The other day I was at the Taco Bell drive-through, chatting with the assistant manager. I live in a pretty small town, so I’ve gotten to know this guy a little bit just from pre-COVID social events. I was asked how things were going, and during the course of the conversation, I asked if he’d heard when he would be eligible to get the vaccine since he’s a frontline worker. He paused, put his hands up and said, “I’m not getting it. I don’t think it’s safe. I’m just going to take my chances.” And sadly, I’ve heard this from a lot of friends and family. There is a general skepticism about the vaccine.
We spoke for a moment more and then, thinking about an article I read by economist Robert Litan, I casually said, “What if they paid you to get it?”
“Like the government?” he said.
“Yeah,” I said.
He thought for a moment, and said, “Maybe.”

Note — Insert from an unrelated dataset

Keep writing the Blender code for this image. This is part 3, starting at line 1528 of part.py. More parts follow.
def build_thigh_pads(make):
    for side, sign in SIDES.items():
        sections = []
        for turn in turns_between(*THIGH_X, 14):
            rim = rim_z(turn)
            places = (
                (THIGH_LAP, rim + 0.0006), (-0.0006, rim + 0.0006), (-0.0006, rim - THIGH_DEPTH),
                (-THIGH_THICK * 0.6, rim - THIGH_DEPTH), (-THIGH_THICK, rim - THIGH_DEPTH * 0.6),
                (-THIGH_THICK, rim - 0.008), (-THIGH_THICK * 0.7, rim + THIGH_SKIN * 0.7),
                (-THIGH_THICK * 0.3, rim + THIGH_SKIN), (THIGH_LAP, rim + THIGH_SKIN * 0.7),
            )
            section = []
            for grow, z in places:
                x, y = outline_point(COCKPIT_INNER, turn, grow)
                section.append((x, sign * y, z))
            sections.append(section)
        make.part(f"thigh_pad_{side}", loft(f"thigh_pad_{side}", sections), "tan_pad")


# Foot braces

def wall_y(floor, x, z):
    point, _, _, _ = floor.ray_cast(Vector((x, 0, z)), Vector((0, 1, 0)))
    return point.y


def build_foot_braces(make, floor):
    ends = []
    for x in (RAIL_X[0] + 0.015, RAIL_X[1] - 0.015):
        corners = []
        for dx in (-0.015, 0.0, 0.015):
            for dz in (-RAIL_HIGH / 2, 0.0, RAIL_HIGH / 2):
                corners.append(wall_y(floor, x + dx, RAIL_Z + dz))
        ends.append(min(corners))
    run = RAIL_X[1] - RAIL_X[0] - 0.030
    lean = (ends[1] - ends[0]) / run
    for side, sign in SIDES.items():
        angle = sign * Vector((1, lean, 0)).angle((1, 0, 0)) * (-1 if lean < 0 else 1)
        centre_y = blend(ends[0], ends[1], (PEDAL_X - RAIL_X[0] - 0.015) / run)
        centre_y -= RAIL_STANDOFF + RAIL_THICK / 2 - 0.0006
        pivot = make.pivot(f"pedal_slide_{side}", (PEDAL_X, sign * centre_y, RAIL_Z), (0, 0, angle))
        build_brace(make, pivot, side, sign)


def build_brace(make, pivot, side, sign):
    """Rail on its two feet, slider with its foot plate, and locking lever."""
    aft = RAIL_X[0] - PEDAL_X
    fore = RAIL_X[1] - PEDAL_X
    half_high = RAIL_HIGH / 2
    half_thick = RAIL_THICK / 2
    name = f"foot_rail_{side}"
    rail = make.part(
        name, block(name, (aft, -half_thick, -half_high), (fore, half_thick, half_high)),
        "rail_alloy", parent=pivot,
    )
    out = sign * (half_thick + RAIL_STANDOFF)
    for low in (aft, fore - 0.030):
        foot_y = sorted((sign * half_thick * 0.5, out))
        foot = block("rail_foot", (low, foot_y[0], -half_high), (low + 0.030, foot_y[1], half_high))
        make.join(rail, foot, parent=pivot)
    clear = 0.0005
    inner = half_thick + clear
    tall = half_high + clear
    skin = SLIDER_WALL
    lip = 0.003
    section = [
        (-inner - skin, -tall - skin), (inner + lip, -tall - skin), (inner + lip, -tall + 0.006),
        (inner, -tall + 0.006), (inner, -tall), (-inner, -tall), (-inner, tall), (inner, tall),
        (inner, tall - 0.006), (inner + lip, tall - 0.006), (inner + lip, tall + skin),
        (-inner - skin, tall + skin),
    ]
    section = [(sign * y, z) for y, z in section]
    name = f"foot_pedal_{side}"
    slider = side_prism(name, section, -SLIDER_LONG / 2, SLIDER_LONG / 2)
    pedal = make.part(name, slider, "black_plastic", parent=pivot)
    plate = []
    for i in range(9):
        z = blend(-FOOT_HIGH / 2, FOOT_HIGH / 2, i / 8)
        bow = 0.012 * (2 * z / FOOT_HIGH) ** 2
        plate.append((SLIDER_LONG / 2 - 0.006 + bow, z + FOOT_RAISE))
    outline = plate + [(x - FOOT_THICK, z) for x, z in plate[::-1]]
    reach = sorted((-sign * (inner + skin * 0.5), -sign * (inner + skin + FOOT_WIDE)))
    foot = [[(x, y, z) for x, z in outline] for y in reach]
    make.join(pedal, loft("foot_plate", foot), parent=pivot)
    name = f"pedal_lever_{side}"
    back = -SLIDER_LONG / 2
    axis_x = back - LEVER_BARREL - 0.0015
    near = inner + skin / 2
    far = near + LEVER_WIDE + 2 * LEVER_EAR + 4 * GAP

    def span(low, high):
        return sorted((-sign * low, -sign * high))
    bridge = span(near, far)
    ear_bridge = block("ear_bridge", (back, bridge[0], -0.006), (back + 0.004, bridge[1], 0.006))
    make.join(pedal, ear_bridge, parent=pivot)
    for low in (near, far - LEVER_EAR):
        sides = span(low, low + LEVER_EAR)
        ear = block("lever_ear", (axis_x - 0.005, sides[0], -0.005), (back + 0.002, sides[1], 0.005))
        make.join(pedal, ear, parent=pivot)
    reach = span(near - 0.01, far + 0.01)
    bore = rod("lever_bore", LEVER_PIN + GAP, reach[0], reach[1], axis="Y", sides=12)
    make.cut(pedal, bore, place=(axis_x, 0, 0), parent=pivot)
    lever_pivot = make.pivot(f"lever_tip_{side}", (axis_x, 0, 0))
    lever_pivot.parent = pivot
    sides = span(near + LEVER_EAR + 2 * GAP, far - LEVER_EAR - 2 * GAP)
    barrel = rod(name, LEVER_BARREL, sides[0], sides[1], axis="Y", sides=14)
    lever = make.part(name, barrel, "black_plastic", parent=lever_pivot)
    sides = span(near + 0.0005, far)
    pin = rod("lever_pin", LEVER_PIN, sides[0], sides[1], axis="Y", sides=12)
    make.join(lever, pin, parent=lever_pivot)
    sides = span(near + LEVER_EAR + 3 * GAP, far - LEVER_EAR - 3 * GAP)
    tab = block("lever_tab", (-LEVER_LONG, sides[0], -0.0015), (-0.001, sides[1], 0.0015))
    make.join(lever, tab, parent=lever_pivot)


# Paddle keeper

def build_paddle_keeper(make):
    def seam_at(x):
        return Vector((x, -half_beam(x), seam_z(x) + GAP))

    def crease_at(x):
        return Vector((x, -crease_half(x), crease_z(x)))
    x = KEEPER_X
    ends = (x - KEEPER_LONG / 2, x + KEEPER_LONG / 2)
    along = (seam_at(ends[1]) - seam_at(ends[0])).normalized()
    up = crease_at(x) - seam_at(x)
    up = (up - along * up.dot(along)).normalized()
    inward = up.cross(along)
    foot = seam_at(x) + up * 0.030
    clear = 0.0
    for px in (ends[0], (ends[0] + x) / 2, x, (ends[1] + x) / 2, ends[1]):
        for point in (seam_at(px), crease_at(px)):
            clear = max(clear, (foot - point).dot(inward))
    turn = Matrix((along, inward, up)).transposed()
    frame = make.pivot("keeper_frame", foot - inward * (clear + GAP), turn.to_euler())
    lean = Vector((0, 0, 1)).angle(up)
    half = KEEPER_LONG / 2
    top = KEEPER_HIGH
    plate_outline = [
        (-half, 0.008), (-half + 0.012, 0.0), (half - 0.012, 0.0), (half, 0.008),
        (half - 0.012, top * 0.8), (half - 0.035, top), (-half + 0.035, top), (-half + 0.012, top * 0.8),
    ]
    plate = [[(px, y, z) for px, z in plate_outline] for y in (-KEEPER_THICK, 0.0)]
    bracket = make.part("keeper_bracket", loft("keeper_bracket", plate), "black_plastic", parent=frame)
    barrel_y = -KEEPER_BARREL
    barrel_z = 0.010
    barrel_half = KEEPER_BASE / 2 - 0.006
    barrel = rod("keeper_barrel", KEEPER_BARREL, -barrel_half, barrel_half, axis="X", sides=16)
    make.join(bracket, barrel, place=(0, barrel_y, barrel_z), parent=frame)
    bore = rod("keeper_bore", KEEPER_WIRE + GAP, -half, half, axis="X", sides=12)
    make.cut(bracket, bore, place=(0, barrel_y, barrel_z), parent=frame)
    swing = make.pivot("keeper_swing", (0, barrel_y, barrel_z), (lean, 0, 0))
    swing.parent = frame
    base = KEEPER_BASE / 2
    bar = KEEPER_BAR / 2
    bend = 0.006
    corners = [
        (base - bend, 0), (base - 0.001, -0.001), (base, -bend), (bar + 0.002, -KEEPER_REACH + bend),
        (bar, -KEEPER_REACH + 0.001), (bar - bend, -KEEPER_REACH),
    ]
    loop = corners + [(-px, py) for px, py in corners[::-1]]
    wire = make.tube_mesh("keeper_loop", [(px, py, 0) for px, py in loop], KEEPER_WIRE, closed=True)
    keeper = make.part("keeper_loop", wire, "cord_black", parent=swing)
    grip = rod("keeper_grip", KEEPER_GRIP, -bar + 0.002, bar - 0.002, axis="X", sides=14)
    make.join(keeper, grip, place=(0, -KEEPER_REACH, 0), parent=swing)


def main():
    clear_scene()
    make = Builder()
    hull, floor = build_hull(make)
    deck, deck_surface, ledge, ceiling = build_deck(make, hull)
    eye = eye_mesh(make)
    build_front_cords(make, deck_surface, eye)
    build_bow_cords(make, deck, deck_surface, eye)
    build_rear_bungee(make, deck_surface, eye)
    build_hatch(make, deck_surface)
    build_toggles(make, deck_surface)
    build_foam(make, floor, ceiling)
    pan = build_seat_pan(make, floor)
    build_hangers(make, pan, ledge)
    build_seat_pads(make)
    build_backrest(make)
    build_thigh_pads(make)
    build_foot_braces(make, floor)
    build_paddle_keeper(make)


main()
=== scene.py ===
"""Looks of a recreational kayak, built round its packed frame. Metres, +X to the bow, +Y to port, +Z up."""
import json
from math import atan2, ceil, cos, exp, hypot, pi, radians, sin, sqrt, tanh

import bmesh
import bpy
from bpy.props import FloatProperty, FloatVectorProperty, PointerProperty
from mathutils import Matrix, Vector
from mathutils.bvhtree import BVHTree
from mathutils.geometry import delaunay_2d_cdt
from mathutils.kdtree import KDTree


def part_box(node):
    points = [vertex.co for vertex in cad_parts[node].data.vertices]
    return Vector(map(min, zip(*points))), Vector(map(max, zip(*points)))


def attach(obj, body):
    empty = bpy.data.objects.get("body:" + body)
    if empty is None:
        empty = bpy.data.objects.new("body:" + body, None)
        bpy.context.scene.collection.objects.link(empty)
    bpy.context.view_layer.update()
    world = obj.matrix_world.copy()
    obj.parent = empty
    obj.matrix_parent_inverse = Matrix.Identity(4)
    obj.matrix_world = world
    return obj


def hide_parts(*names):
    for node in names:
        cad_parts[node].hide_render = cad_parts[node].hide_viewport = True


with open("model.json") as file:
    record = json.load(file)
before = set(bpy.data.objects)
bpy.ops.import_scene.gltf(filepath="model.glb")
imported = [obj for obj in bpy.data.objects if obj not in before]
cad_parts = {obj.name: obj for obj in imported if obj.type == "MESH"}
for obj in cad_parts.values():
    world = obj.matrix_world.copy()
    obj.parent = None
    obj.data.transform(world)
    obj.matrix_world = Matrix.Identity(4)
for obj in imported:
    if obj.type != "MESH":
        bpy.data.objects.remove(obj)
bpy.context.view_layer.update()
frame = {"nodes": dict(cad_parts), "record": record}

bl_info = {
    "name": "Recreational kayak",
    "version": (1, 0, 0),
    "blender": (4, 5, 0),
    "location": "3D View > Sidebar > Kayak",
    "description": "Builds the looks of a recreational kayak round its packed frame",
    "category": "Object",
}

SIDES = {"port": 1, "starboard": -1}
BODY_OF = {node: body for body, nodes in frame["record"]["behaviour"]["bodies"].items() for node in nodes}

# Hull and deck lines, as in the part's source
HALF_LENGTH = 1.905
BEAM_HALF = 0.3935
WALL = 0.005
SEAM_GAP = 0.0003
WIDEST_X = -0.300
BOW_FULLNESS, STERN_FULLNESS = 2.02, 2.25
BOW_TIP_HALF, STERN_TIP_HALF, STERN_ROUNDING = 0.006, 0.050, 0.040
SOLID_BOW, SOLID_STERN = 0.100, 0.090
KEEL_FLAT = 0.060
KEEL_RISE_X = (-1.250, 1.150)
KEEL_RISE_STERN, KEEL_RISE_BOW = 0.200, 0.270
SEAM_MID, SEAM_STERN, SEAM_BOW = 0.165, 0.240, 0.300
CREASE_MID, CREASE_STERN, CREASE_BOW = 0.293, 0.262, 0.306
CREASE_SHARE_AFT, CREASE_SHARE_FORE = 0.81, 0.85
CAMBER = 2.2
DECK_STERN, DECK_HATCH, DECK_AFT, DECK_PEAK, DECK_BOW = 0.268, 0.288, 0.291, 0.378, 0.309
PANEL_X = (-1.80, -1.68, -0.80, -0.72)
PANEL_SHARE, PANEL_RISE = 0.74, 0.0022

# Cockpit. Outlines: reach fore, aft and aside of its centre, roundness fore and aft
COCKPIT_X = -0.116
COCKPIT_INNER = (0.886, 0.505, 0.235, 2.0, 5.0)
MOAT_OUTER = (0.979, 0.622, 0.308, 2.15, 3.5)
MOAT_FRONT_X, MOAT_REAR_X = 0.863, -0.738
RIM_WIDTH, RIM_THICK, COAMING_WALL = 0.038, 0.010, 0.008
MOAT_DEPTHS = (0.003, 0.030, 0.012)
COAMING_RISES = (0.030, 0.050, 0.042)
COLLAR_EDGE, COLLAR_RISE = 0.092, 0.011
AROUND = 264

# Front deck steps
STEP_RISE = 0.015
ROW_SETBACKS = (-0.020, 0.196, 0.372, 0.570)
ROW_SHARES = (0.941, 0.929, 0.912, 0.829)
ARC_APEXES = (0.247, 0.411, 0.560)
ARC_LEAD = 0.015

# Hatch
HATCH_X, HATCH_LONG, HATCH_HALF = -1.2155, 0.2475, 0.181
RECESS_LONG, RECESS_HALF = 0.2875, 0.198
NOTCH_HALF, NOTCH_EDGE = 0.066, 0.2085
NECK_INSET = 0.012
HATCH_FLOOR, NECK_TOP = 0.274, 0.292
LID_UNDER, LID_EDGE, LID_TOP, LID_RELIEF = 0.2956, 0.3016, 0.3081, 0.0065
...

I couldn’t help but realize that even without discussing the amount, at just the mention of paying this man to take the vaccine, he went from a hard “no” to a “maybe.” And Litan, an affiliate of the Brookings Institution, says that paying people to take the vaccine might just be the magic bullet to getting America vaccinated.

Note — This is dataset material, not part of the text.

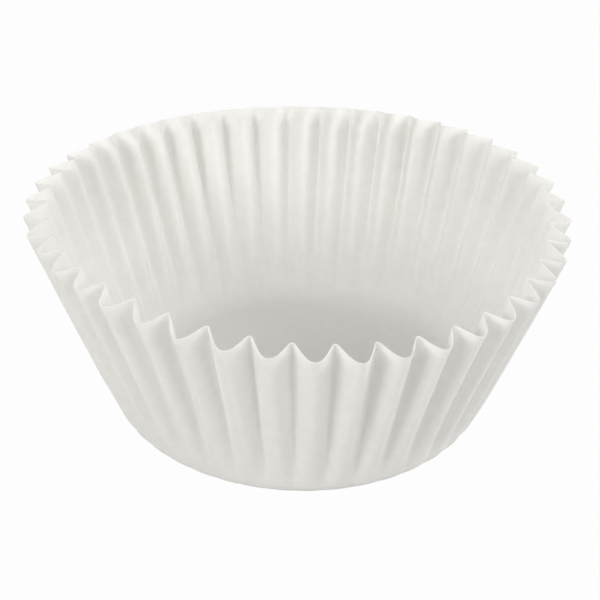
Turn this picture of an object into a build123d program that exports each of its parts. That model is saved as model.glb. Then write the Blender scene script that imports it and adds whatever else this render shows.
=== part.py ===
from build123d import *
from math import atan2, cos, hypot, pi, sin, sqrt, tan
import os

# A fluted paper baking cup, pressed in one piece from a flat round sheet of paper.
# Millimetres, +Z up. The origin is the middle of the underside, on the surface it stands on.

# Driving dimensions
base_diameter = 50.8     # across the bottom, to where the line of the wall meets the table
rim_diameter = 69.0      # across the rim, midway between its outer and inner folds
height = 30.2            # from the table to the rim, midway between its outer and inner folds
paper = 0.08             # thickness of the paper
corner_radius = 4.3      # bend from the floor up into the wall, at the middle of the paper
flute_count = 44         # folds round the cup
flute_depth = 3.0        # from the inner folds to the outer folds at the rim
fold_growth = 0.75       # 0.5 keeps all the spare paper in the flutes, more presses some flat low down
crease_softness = 0.25   # 0 is a knife crease along the inner folds, 1 is a plain wave

# The middle of the paper, seen as one line from the centre of the floor to the rim
floor_middle = paper / 2
base_radius = base_diameter / 2
rim_radius = rim_diameter / 2
wall_rise = height - floor_middle
wall_slope = atan2(wall_rise, rim_radius - base_radius)
corner_setback = corner_radius * tan(wall_slope / 2)
floor_radius = base_radius - corner_setback
corner_length = corner_radius * wall_slope
wall_length = hypot(wall_rise, rim_radius - base_radius) - corner_setback
disc_radius = floor_radius + corner_length + wall_length

# Where the curved patches of each flute meet: across it, counted in flutes from one outer
# fold to the next, and up it, as distances along the paper from the edge of the floor
patch_turns = [0, 0.25, 0.4, 0.5, 0.6, 0.75, 1]
corner_patches = 2
wall_patches = 4
nudge = 0.0005           # step that slopes are read over


def mean_line(path):
    """Radius, height and slope of the unfluted cup, a distance along the paper from its centre."""
    past_floor = path - floor_radius
    slope = min(max(past_floor / corner_radius, 0), wall_slope)
    up_wall = max(past_floor - corner_length, 0)
    flat = min(path, floor_radius)
    radius = flat + corner_radius * sin(slope) + up_wall * cos(slope)
    level = floor_middle + corner_radius * (1 - cos(slope)) + up_wall * sin(slope)
    return radius, level, slope


def fold_depth(path):
    """The flutes take up the paper that the cup, narrower than its flat sheet, has no room for."""
    radius = mean_line(path)[0]
    spare = path**2 - radius**2
    spare_at_rim = disc_radius**2 - rim_radius**2
    return flute_depth * (max(spare, 0) / spare_at_rim) ** fold_growth


def fold_shape(turn):
    """One flute from outer fold to outer fold, 1/2 at its round outside and -1/2 at its crease."""
    wave = sqrt(cos(pi * turn) ** 2 + crease_softness**2)
    return (wave - crease_softness) / (sqrt(1 + crease_softness**2) - crease_softness) - 0.5


def paper_middle(turn, path):
    """Point on the middle of the paper. One turn is a flute, counted from an outer fold."""
    radius, level, slope = mean_line(path)
    lift = fold_depth(path) * fold_shape(turn)
    angle = 2 * pi * turn / flute_count
    reach = radius + lift * sin(slope)
    return Vector(reach * cos(angle), reach * sin(angle), level - lift * cos(slope))


def paper_skin(turn, path, side):
    """Point on the outside (side 1) or the inside (side -1) of the paper."""
    middle = paper_middle(turn, path)
    if path <= floor_radius:
        return middle - Vector(0, 0, side * paper / 2)
    along = paper_middle(turn + nudge, path) - paper_middle(turn - nudge, path)
    up = paper_middle(turn, path + nudge) - paper_middle(turn, path - nudge)
    return middle + along.cross(up).normalized() * (side * paper / 2)


def stations(start, end):
    """Two places at each end of a stretch, close enough together to read its slope there."""
    return [start, start + nudge, end - nudge, end]


def curve_handles(points, length):
    """Four control points of the curve that has the ends and end slopes of such a stretch."""
    reach = length / (3 * nudge)
    first, after_first, before_last, last = points
    leave = first + (after_first - first) * reach
    arrive = last + (before_last - last) * reach
    return [first, leave, arrive, last]


def patch_handles(turn_span, path_span, side):
    """Control points of one patch of paper, in rows of four: four rows in the bend, and two
    on the wall, where the paper runs straight up from one row to the next."""
    turn_length = turn_span[1] - turn_span[0]
    path_length = path_span[1] - path_span[0]
    on_wall = path_span[1] > floor_radius + corner_length + nudge
    rows = []
    for path in path_span if on_wall else stations(*path_span):
        across = [paper_skin(turn, path, side) for turn in stations(*turn_span)]
        rows.append(curve_handles(across, turn_length))
    if on_wall:
        return rows
    columns = [curve_handles(column, path_length) for column in zip(*rows)]
    return [list(row) for row in zip(*columns)]


def path_spans():
    """The stretches of paper, up the bend and then up the wall, that the patches cover."""
    corner = [corner_length * step / corner_patches for step in range(corner_patches)]
    wall = [corner_length + wall_length * step / wall_patches for step in range(wall_patches)]
    edges = [floor_radius + past_floor for past_floor in corner + wall] + [disc_radius]
    return list(zip(edges, edges[1:]))


def make_cup():
    """Both skins of the fluted paper, its cut edge at the rim and its floor, as one solid."""
    spans = path_spans()
    faces = []
    floor_edges = {1: [], -1: []}
    for flute in range(flute_count):
        turns = [flute + turn for turn in patch_turns]
        for turn_span in zip(turns, turns[1:]):
            rim_rows = []
            for side in (1, -1):
                patches = [patch_handles(turn_span, path_span, side) for path_span in spans]
                faces += [Face.make_bezier_surface(patch) for patch in patches]
                floor_edges[side].append(Edge.make_bezier(*patches[0][0]))
                rim_rows.append(patches[-1][-1])
            faces.append(Face.make_bezier_surface(rim_rows))
    faces += [Face(Wire(edges)) for edges in floor_edges.values()]
    return Solid(Shell(Face.sew_faces(faces)[0]))


os.makedirs("parts", exist_ok=True)
baking_cup = make_cup()
export_step(baking_cup, "parts/baking_cup.step")
print("flat sheet", round(2 * disc_radius, 2), "mm across, floor", round(2 * floor_radius, 2))
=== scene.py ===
import bpy
import math
import random
from mathutils import Matrix, Vector, noise


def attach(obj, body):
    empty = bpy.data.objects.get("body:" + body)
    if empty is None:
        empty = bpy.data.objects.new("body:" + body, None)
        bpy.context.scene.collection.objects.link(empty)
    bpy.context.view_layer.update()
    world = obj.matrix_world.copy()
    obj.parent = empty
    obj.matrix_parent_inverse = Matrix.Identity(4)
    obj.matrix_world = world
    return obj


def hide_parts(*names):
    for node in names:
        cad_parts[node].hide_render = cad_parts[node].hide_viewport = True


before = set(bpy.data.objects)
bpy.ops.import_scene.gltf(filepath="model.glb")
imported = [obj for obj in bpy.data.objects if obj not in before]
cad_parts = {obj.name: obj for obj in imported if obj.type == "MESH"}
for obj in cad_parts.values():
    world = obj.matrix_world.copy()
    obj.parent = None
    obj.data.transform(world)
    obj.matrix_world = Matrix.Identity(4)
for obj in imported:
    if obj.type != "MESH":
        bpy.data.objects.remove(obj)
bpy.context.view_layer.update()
mm = 0.001


class Sock:
    # a shader socket that adds, takes away and multiplies like a number
    def __init__(self, nodes, socket):
        self.nodes = nodes
        self.socket = socket

    def math(self, operation, a, b):
        return self.nodes.add("ShaderNodeMath", {"operation": operation}, {0: a, 1: b})

    def __add__(self, other):
        return self.math("ADD", self, other)

    def __sub__(self, other):
        return self.math("SUBTRACT", self, other)

    def __rsub__(self, other):
        return self.math("SUBTRACT", other, self)

    def __mul__(self, other):
        return self.math("MULTIPLY", self, other)

    __radd__ = __add__
    __rmul__ = __mul__


class Nodes:
    # one node tree: add() takes a node's type, its settings, then values or links for its sockets
    def __init__(self, tree):
        self.tree = tree
        tree.nodes.clear()

    def add(self, kind, settings=None, inputs=None, output=0):
        node = self.tree.nodes.new(kind)
        for key, value in (settings or {}).items():
            setattr(node, key, value)
        for key, value in (inputs or {}).items():
            if isinstance(value, Sock):
                self.tree.links.new(value.socket, node.inputs[key])
            else:
                node.inputs[key].default_value = value
        return Sock(self, node.outputs[output]) if node.outputs else None


def newMaterial(name):
    material = bpy.data.materials.new(name)
    material.use_nodes = True
    return material, Nodes(material.node_tree)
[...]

Here’s how it would work. According to Litan, everyone would get $200 after getting both vaccine injections. Then, once our country reaches herd immunity, everyone will get $800 — bringing the grand payment to all vaccinated Americans to $1000.
This is a pretty cookie-cutter economic strategy. And chances are you’ve already seen it in practice. Take my health insurance, for example: I can get a discount if I have a gym membership, and a few years ago, my insurance company gave people an actual payout if they quit smoking. You probably get a discount on your car insurance for having a safe driving record. And we’ve all seen the apps that promise a payout once we reach certain health goals.
The part that really sticks out to me is the $800 payment once people meet herd immunity, because I would assume that would cause others to say, “Get your shots, man. I want to get paid.” And hopefully that would mean they are sharing peer-reviewed, current science with their peers touting the safety and efficacy of the COVID vaccines.
Paying people to do things tends to work, and we definitely all need to get vaccinated. But sadly, the numbers are not adding up. According to the good doctor Anthony Fauci, as quoted in Newsweek, “around 70 to 85 percent of Americans will need to be vaccinated against COVID-19 to see a ‘dramatic decrease’ in cases and reach herd immunity… That 70 to 85 percent level of vaccination equates to around 230 million to 279 million of the total U.S. population of 328,239,523 people.”
The pinch is, just like my local acquaintance mentioned above, 30% of Americans say they either will not get vaccinated, or probably won’t get vaccinated. Of course, their reasons are varied — everything from people who are against vaccinations in general, to people who are unsure of the new vaccines’ safety.
If you look at the hard reality above, getting everyone on board with vaccinations is probably going to take a serious public health campaign, mandatory vaccinations, or incentives. Just to be clear, states do have the right to mandate vaccinations. According to a recent NPR article on the subject, “Legal precedent establishing the rights of states to mandate vaccination has been in place since 1905. In a case involving smallpox vaccinations, the Supreme Court ruled that states had the authority to mandate vaccinations under their police powers to protect public health and safety.”
But dang people, let’s really think about that. Many states have had a hard enough time mandating something as simple as wearing a mask in public. I can only imagine how hard it would be to mandate vaccinations, and the conspiracy theories that would rise up in the dark part of the internet in the wake of such an endeavor. Not to mention, potentially violent uprisings like we recently saw at our nation’s Capitol.
But if we could use a carrot instead of a stick, and give people an enticing incentive to get vaccinated, this all might go a lot smoother. I could sure use an extra thousand bucks.
There is a downside to paying people to vaccinate, of course. Cynthia Cryder, an associate professor of marketing at Washington University’s Olin Business School, had this to say to NPR about the downsides of a vaccine payment: “Payments may indeed encourage some people to get the vaccine. But it may also deter people from getting the vaccine. Because payments signal that the vaccine is risky.” No system is perfect, and these points are valid and worth considering.
And I know what you are thinking: how much would something like this cost? According to Robert Litan, the architect of the idea, “between $250 billion and $300 billion.” His argument for the large sticker price is this: “It would be a drop in the bucket compared to the economic harm if the pandemic persists.” He views this, more or less, as the price of having a divided country where people do not trust science.
Now of course, you should get the vaccine because you care about the common good, and health of the people around you. But unfortunately, that’s not how America works right now, and well… that’s just sad, and a topic for another article. And no, there is no bill currently on the table to start an incentive program for vaccinations.
But after looking at the numbers, I think it’s a great idea — and we shouldn’t be surprised if we hear more on the subject in the coming months.